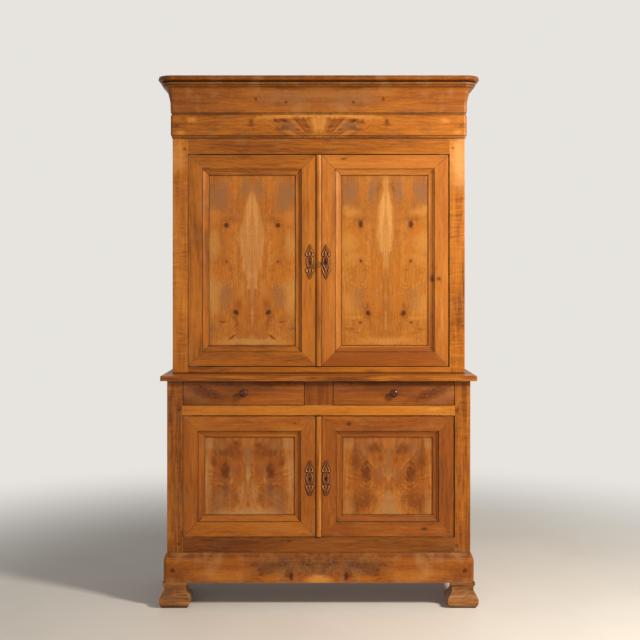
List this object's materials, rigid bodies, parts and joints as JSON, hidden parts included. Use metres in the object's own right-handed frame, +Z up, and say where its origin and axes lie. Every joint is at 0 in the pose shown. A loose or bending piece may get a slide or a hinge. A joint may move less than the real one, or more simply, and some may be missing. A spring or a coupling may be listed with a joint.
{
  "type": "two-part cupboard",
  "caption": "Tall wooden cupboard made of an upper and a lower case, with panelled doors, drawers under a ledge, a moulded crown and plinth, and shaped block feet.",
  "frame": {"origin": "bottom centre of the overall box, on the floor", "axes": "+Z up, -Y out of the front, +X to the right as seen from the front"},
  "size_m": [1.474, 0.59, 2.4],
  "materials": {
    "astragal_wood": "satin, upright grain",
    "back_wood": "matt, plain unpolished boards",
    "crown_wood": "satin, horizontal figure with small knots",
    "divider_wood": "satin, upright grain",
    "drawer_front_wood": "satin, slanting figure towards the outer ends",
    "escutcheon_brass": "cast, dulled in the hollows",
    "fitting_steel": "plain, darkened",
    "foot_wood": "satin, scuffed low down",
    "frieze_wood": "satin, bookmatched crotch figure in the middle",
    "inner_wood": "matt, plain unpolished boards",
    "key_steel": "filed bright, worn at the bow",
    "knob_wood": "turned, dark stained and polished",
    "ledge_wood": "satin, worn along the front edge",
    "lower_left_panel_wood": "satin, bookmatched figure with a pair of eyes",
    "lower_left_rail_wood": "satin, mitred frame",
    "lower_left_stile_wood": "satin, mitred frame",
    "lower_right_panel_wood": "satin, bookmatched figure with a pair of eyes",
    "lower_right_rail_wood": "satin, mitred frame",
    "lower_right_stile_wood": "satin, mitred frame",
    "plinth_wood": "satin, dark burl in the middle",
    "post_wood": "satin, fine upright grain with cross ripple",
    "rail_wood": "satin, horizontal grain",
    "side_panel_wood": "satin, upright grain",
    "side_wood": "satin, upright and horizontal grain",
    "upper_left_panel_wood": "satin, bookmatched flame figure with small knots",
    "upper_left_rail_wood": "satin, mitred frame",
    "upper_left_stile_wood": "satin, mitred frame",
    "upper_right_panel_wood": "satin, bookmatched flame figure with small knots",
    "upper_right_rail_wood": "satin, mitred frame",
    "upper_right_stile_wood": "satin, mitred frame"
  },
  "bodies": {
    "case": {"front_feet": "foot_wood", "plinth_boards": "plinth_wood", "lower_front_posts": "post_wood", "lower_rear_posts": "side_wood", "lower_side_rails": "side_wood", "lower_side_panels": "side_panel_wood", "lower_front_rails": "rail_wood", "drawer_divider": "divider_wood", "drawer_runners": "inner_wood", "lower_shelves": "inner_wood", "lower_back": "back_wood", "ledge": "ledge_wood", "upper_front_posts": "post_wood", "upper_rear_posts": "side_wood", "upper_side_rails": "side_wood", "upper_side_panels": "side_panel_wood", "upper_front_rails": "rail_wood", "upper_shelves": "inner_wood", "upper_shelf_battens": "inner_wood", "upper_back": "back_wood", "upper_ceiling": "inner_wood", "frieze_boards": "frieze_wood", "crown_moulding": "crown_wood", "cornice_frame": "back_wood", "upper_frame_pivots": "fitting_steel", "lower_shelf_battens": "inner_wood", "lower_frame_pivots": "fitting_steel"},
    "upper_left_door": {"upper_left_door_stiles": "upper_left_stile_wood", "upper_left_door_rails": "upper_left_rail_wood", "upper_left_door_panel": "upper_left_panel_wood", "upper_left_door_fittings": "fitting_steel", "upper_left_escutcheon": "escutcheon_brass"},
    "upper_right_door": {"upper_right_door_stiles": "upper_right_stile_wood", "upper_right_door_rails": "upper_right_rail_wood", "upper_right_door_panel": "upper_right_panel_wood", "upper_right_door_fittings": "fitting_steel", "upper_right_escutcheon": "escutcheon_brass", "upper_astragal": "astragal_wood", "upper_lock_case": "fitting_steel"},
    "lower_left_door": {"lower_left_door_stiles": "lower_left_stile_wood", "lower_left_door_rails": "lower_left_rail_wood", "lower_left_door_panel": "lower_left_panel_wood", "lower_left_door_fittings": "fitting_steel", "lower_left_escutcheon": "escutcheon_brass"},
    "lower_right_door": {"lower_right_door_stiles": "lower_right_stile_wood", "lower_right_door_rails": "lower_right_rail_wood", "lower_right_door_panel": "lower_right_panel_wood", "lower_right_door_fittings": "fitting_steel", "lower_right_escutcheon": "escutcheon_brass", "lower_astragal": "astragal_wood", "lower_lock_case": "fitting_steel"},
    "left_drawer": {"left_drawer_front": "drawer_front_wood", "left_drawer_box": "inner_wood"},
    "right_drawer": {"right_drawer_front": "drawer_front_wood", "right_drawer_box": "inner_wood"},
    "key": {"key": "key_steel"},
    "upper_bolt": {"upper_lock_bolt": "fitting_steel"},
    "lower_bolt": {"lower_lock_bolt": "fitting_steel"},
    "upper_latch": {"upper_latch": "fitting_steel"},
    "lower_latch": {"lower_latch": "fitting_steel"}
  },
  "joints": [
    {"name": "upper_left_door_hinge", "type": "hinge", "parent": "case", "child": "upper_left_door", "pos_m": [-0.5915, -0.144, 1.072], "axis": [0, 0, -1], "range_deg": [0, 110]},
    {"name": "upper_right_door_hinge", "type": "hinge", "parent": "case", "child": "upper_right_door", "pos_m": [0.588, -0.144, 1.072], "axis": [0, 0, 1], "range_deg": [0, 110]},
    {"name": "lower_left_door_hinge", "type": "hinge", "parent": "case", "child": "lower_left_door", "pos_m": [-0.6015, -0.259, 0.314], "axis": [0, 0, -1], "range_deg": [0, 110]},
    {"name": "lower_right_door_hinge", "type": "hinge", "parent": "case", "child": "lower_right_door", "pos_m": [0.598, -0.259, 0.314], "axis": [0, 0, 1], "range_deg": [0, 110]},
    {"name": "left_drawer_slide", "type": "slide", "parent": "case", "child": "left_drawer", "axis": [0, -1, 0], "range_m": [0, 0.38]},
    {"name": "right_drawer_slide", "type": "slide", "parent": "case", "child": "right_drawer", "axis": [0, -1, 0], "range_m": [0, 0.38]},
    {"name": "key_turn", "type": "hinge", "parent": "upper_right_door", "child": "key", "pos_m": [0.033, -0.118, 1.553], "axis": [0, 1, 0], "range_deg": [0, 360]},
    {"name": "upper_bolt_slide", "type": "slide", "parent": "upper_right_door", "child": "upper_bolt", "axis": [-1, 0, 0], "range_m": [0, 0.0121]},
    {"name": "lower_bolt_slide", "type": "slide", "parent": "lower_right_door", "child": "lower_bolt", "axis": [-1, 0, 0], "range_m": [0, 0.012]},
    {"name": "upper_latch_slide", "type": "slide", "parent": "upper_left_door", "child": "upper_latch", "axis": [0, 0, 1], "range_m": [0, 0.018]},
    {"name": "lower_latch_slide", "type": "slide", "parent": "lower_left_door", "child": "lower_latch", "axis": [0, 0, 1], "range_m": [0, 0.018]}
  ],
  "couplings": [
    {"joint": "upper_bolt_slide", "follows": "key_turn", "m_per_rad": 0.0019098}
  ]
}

########

● REQUIREMENTS: Quote the entire listing above exactly.

● COMPLETED EXERCISE:
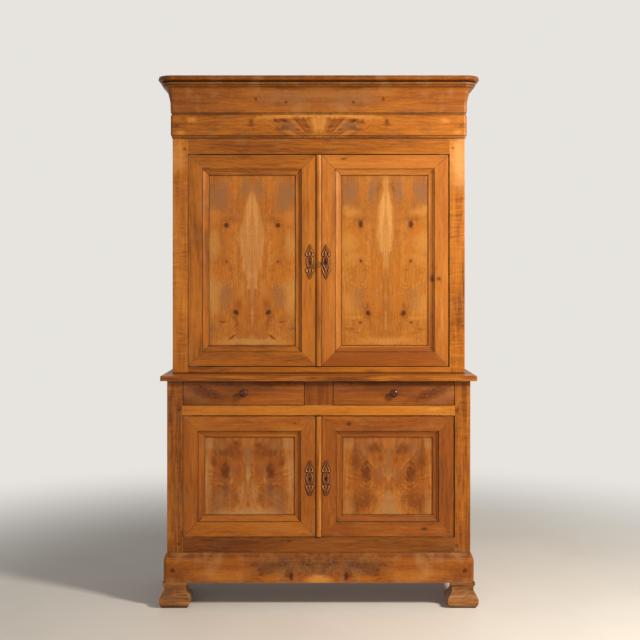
List this object's materials, rigid bodies, parts and joints as JSON, hidden parts included. Use metres in the object's own right-handed frame, +Z up, and say where its origin and axes lie. Every joint is at 0 in the pose shown. A loose or bending piece may get a slide or a hinge. A joint may move less than the real one, or more simply, and some may be missing. A spring or a coupling may be listed with a joint.
{
  "type": "two-part cupboard",
  "caption": "Tall wooden cupboard made of an upper and a lower case, with panelled doors, drawers under a ledge, a moulded crown and plinth, and shaped block feet.",
  "frame": {"origin": "bottom centre of the overall box, on the floor", "axes": "+Z up, -Y out of the front, +X to the right as seen from the front"},
  "size_m": [1.474, 0.59, 2.4],
  "materials": {
    "astragal_wood": "satin, upright grain",
    "back_wood": "matt, plain unpolished boards",
    "crown_wood": "satin, horizontal figure with small knots",
    "divider_wood": "satin, upright grain",
    "drawer_front_wood": "satin, slanting figure towards the outer ends",
    "escutcheon_brass": "cast, dulled in the hollows",
    "fitting_steel": "plain, darkened",
    "foot_wood": "satin, scuffed low down",
    "frieze_wood": "satin, bookmatched crotch figure in the middle",
    "inner_wood": "matt, plain unpolished boards",
    "key_steel": "filed bright, worn at the bow",
    "knob_wood": "turned, dark stained and polished",
    "ledge_wood": "satin, worn along the front edge",
    "lower_left_panel_wood": "satin, bookmatched figure with a pair of eyes",
    "lower_left_rail_wood": "satin, mitred frame",
    "lower_left_stile_wood": "satin, mitred frame",
    "lower_right_panel_wood": "satin, bookmatched figure with a pair of eyes",
    "lower_right_rail_wood": "satin, mitred frame",
    "lower_right_stile_wood": "satin, mitred frame",
    "plinth_wood": "satin, dark burl in the middle",
    "post_wood": "satin, fine upright grain with cross ripple",
    "rail_wood": "satin, horizontal grain",
    "side_panel_wood": "satin, upright grain",
    "side_wood": "satin, upright and horizontal grain",
    "upper_left_panel_wood": "satin, bookmatched flame figure with small knots",
    "upper_left_rail_wood": "satin, mitred frame",
    "upper_left_stile_wood": "satin, mitred frame",
    "upper_right_panel_wood": "satin, bookmatched flame figure with small knots",
    "upper_right_rail_wood": "satin, mitred frame",
    "upper_right_stile_wood": "satin, mitred frame"
  },
  "bodies": {
    "case": {"front_feet": "foot_wood", "plinth_boards": "plinth_wood", "lower_front_posts": "post_wood", "lower_rear_posts": "side_wood", "lower_side_rails": "side_wood", "lower_side_panels": "side_panel_wood", "lower_front_rails": "rail_wood", "drawer_divider": "divider_wood", "drawer_runners": "inner_wood", "lower_shelves": "inner_wood", "lower_back": "back_wood", "ledge": "ledge_wood", "upper_front_posts": "post_wood", "upper_rear_posts": "side_wood", "upper_side_rails": "side_wood", "upper_side_panels": "side_panel_wood", "upper_front_rails": "rail_wood", "upper_shelves": "inner_wood", "upper_shelf_battens": "inner_wood", "upper_back": "back_wood", "upper_ceiling": "inner_wood", "frieze_boards": "frieze_wood", "crown_moulding": "crown_wood", "cornice_frame": "back_wood", "upper_frame_pivots": "fitting_steel", "lower_shelf_battens": "inner_wood", "lower_frame_pivots": "fitting_steel"},
    "upper_left_door": {"upper_left_door_stiles": "upper_left_stile_wood", "upper_left_door_rails": "upper_left_rail_wood", "upper_left_door_panel": "upper_left_panel_wood", "upper_left_door_fittings": "fitting_steel", "upper_left_escutcheon": "escutcheon_brass"},
    "upper_right_door": {"upper_right_door_stiles": "upper_right_stile_wood", "upper_right_door_rails": "upper_right_rail_wood", "upper_right_door_panel": "upper_right_panel_wood", "upper_right_door_fittings": "fitting_steel", "upper_right_escutcheon": "escutcheon_brass", "upper_astragal": "astragal_wood", "upper_lock_case": "fitting_steel"},
    "lower_left_door": {"lower_left_door_stiles": "lower_left_stile_wood", "lower_left_door_rails": "lower_left_rail_wood", "lower_left_door_panel": "lower_left_panel_wood", "lower_left_door_fittings": "fitting_steel", "lower_left_escutcheon": "escutcheon_brass"},
    "lower_right_door": {"lower_right_door_stiles": "lower_right_stile_wood", "lower_right_door_rails": "lower_right_rail_wood", "lower_right_door_panel": "lower_right_panel_wood", "lower_right_door_fittings": "fitting_steel", "lower_right_escutcheon": "escutcheon_brass", "lower_astragal": "astragal_wood", "lower_lock_case": "fitting_steel"},
    "left_drawer": {"left_drawer_front": "drawer_front_wood", "left_drawer_box": "inner_wood"},
    "right_drawer": {"right_drawer_front": "drawer_front_wood", "right_drawer_box": "inner_wood"},
    "key": {"key": "key_steel"},
    "upper_bolt": {"upper_lock_bolt": "fitting_steel"},
    "lower_bolt": {"lower_lock_bolt": "fitting_steel"},
    "upper_latch": {"upper_latch": "fitting_steel"},
    "lower_latch": {"lower_latch": "fitting_steel"}
  },
  "joints": [
    {"name": "upper_left_door_hinge", "type": "hinge", "parent": "case", "child": "upper_left_door", "pos_m": [-0.5915, -0.144, 1.072], "axis": [0, 0, -1], "range_deg": [0, 110]},
    {"name": "upper_right_door_hinge", "type": "hinge", "parent": "case", "child": "upper_right_door", "pos_m": [0.588, -0.144, 1.072], "axis": [0, 0, 1], "range_deg": [0, 110]},
    {"name": "lower_left_door_hinge", "type": "hinge", "parent": "case", "child": "lower_left_door", "pos_m": [-0.6015, -0.259, 0.314], "axis": [0, 0, -1], "range_deg": [0, 110]},
    {"name": "lower_right_door_hinge", "type": "hinge", "parent": "case", "child": "lower_right_door", "pos_m": [0.598, -0.259, 0.314], "axis": [0, 0, 1], "range_deg": [0, 110]},
    {"name": "left_drawer_slide", "type": "slide", "parent": "case", "child": "left_drawer", "axis": [0, -1, 0], "range_m": [0, 0.38]},
    {"name": "right_drawer_slide", "type": "slide", "parent": "case", "child": "right_drawer", "axis": [0, -1, 0], "range_m": [0, 0.38]},
    {"name": "key_turn", "type": "hinge", "parent": "upper_right_door", "child": "key", "pos_m": [0.033, -0.118, 1.553], "axis": [0, 1, 0], "range_deg": [0, 360]},
    {"name": "upper_bolt_slide", "type": "slide", "parent": "upper_right_door", "child": "upper_bolt", "axis": [-1, 0, 0], "range_m": [0, 0.0121]},
    {"name": "lower_bolt_slide", "type": "slide", "parent": "lower_right_door", "child": "lower_bolt", "axis": [-1, 0, 0], "range_m": [0, 0.012]},
    {"name": "upper_latch_slide", "type": "slide", "parent": "upper_left_door", "child": "upper_latch", "axis": [0, 0, 1], "range_m": [0, 0.018]},
    {"name": "lower_latch_slide", "type": "slide", "parent": "lower_left_door", "child": "lower_latch", "axis": [0, 0, 1], "range_m": [0, 0.018]}
  ],
  "couplings": [
    {"joint": "upper_bolt_slide", "follows": "key_turn", "m_per_rad": 0.0019098}
  ]
}